Given material

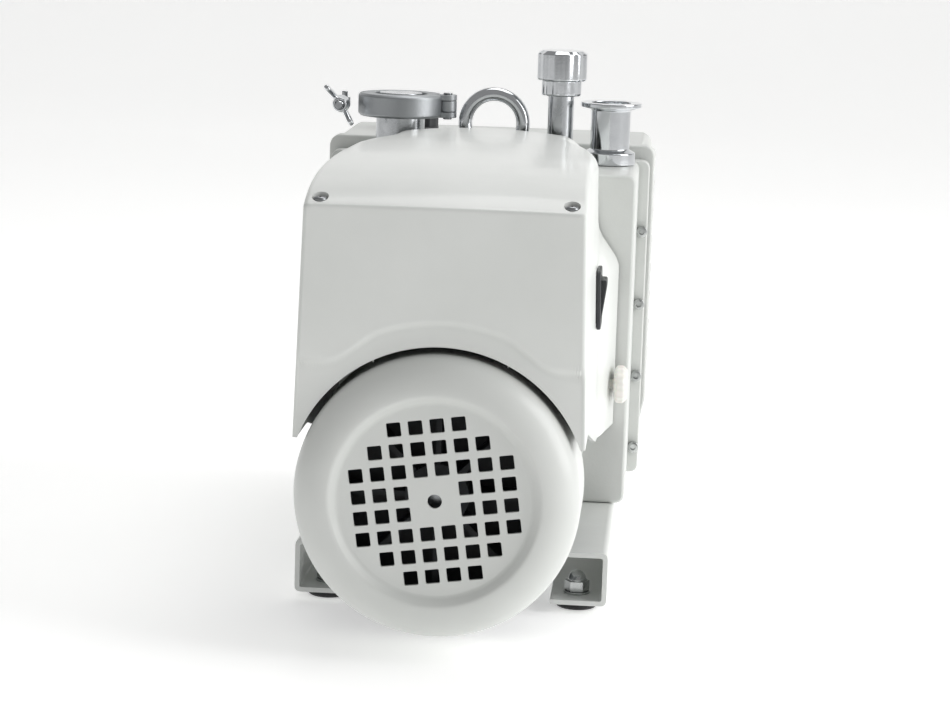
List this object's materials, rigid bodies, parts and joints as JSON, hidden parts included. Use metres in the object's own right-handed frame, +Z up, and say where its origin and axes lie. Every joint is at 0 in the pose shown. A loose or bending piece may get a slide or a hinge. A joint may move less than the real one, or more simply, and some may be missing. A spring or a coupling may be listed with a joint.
{
  "type": "rotary vane vacuum pump",
  "caption": "Direct-drive rotary vane vacuum pump with fan-cooled motor, white cover, cast block, ribbed oil case and flanged ports on top.",
  "frame": {"origin": "on the floor, under the middle of the whole object's box", "axes": "+Z up; +Y along the drive shaft, from the motor's fan cowl to the oil case; +X towards the switch side"},
  "size_m": [0.22, 0.495, 0.3233],
  "materials": {
    "white_paint": "glossy powder paint, near white",
    "cowl_paint": "satin enamel, pale grey",
    "cast_paint": "satin enamel on a casting, pale grey",
    "black_plastic": "moulded, fine grain",
    "rubber": "matt moulded",
    "cast_aluminium": "die cast, satin",
    "laminations": "stamped sheet edges",
    "copper_winding": "varnished copper wire",
    "steel": "turned, bright",
    "cast_iron": "machined, oily",
    "stainless": "turned, fine lines",
    "chrome": "polished",
    "spider_rubber": "matt moulded",
    "seal_rubber": "matt moulded",
    "vane_composite": "ground fibre composite",
    "gasket": "pressed sheet",
    "sight_glass": "clear, polished",
    "white_nylon": "moulded, glossy"
  },
  "bodies": {
    "root": {"base_frame": "white_paint", "foot_front_left": "rubber", "foot_front_right": "rubber", "foot_rear_left": "rubber", "foot_rear_right": "rubber", "fan_cowl": "cowl_paint", "motor_frame": "cast_aluminium", "end_shield_fan_side": "cast_aluminium", "end_shield_drive_side": "cast_aluminium", "stator_core": "laminations", "winding_fan_side": "copper_winding", "winding_drive_side": "copper_winding", "bearing_fan_side": "steel", "bearing_drive_side": "steel", "terminal_box": "black_plastic", "bell_housing": "cast_paint", "motor_cover": "white_paint", "cover_screw_left": "steel", "cover_screw_right": "steel", "switch_bezel": "black_plastic", "power_inlet": "black_plastic", "pump_block": "cast_paint", "shaft_seal": "seal_rubber", "high_vacuum_stator": "cast_iron", "middle_plate": "cast_iron", "low_vacuum_stator": "cast_iron", "end_plate": "cast_iron", "case_gasket": "gasket", "oil_case": "cast_paint", "sight_glass_bezel": "chrome", "sight_glass_lens": "sight_glass", "oil_drain_plug": "steel", "intake_port": "stainless", "centring_ring": "stainless", "intake_blank": "stainless", "clamp_jaw_rear": "cast_aluminium", "clamp_jaw_front": "cast_aluminium", "clamp_hinge_pin": "steel", "exhaust_port": "chrome", "ballast_stem": "stainless", "lifting_eye": "chrome"},
    "drive": {"motor_shaft": "steel", "rotor_core": "laminations", "cooling_fan": "black_plastic", "coupling_motor_half": "cast_aluminium", "coupling_spider": "spider_rubber", "coupling_pump_half": "cast_aluminium", "pump_rotor": "steel"},
    "high_vane_a": {"high_vane_a": "vane_composite"},
    "high_vane_b": {"high_vane_b": "vane_composite"},
    "low_vane_a": {"low_vane_a": "vane_composite"},
    "low_vane_b": {"low_vane_b": "vane_composite"},
    "exhaust_valve_plate": {"exhaust_valve_plate": "steel"},
    "ballast_cap": {"ballast_cap": "chrome"},
    "switch_rocker": {"switch_rocker": "black_plastic"},
    "clamp_swing_bolt": {"clamp_swing_bolt": "steel"},
    "clamp_wing_nut": {"clamp_wing_nut": "chrome"},
    "oil_fill_plug": {"oil_fill_plug": "black_plastic"},
    "cover_knob_right": {"cover_knob_right": "white_nylon"},
    "cover_knob_left": {"cover_knob_left": "white_nylon"}
  },
  "joints": [
    {"name": "drive_spin", "type": "hinge", "parent": "root", "child": "drive", "pos_m": [0, 0, 0.094], "axis": [0, 1, 0], "continuous": true},
    {"name": "high_vane_a_slide", "type": "slide", "parent": "drive", "child": "high_vane_a", "axis": [1, 0, 0], "range_m": [0, 0.0033]},
    {"name": "high_vane_b_slide", "type": "slide", "parent": "drive", "child": "high_vane_b", "axis": [-1, 0, 0], "range_m": [0, 0.0033]},
    {"name": "low_vane_a_slide", "type": "slide", "parent": "drive", "child": "low_vane_a", "axis": [1, 0, 0], "range_m": [0, 0.0033]},
    {"name": "low_vane_b_slide", "type": "slide", "parent": "drive", "child": "low_vane_b", "axis": [-1, 0, 0], "range_m": [0, 0.0033]},
    {"name": "exhaust_valve_lift", "type": "slide", "parent": "root", "child": "exhaust_valve_plate", "axis": [0, 0, 1], "range_m": [0, 0.0012], "stiffness_N_per_m": 200},
    {"name": "ballast_cap_turn", "type": "hinge", "parent": "root", "child": "ballast_cap", "pos_m": [0.0475, 0.0875, 0.3], "axis": [0, 0, 1], "range_deg": [0, 180]},
    {"name": "switch_rock", "type": "hinge", "parent": "root", "child": "switch_rocker", "pos_m": [0.0799, -0.0575, 0.183], "axis": [0, -1, 0], "range_deg": [0, 18]},
    {"name": "clamp_bolt_swing", "type": "hinge", "parent": "root", "child": "clamp_swing_bolt", "pos_m": [-0.096, 0.0935, 0.2842], "axis": [0, 0, -1], "range_deg": [0, 95]},
    {"name": "clamp_nut_spin", "type": "hinge", "parent": "clamp_swing_bolt", "child": "clamp_wing_nut", "pos_m": [-0.096, 0.0935, 0.2842], "axis": [0, 1, 0], "continuous": true},
    {"name": "oil_fill_plug_turn", "type": "hinge", "parent": "root", "child": "oil_fill_plug", "pos_m": [-0.058, 0.1825, 0.26], "axis": [0, 0, 1], "continuous": true},
    {"name": "cover_knob_right_turn", "type": "hinge", "parent": "root", "child": "cover_knob_right", "pos_m": [0.0905, 0.0025, 0.119], "axis": [1, 0, 0], "range_deg": [0, 90]},
    {"name": "cover_knob_left_turn", "type": "hinge", "parent": "root", "child": "cover_knob_left", "pos_m": [-0.0905, 0.0025, 0.119], "axis": [-1, 0, 0], "range_deg": [0, 90]}
  ]
}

Stated goal
Exactly how many lines contain "materials"? State the number and nothing else.

Response to this task
2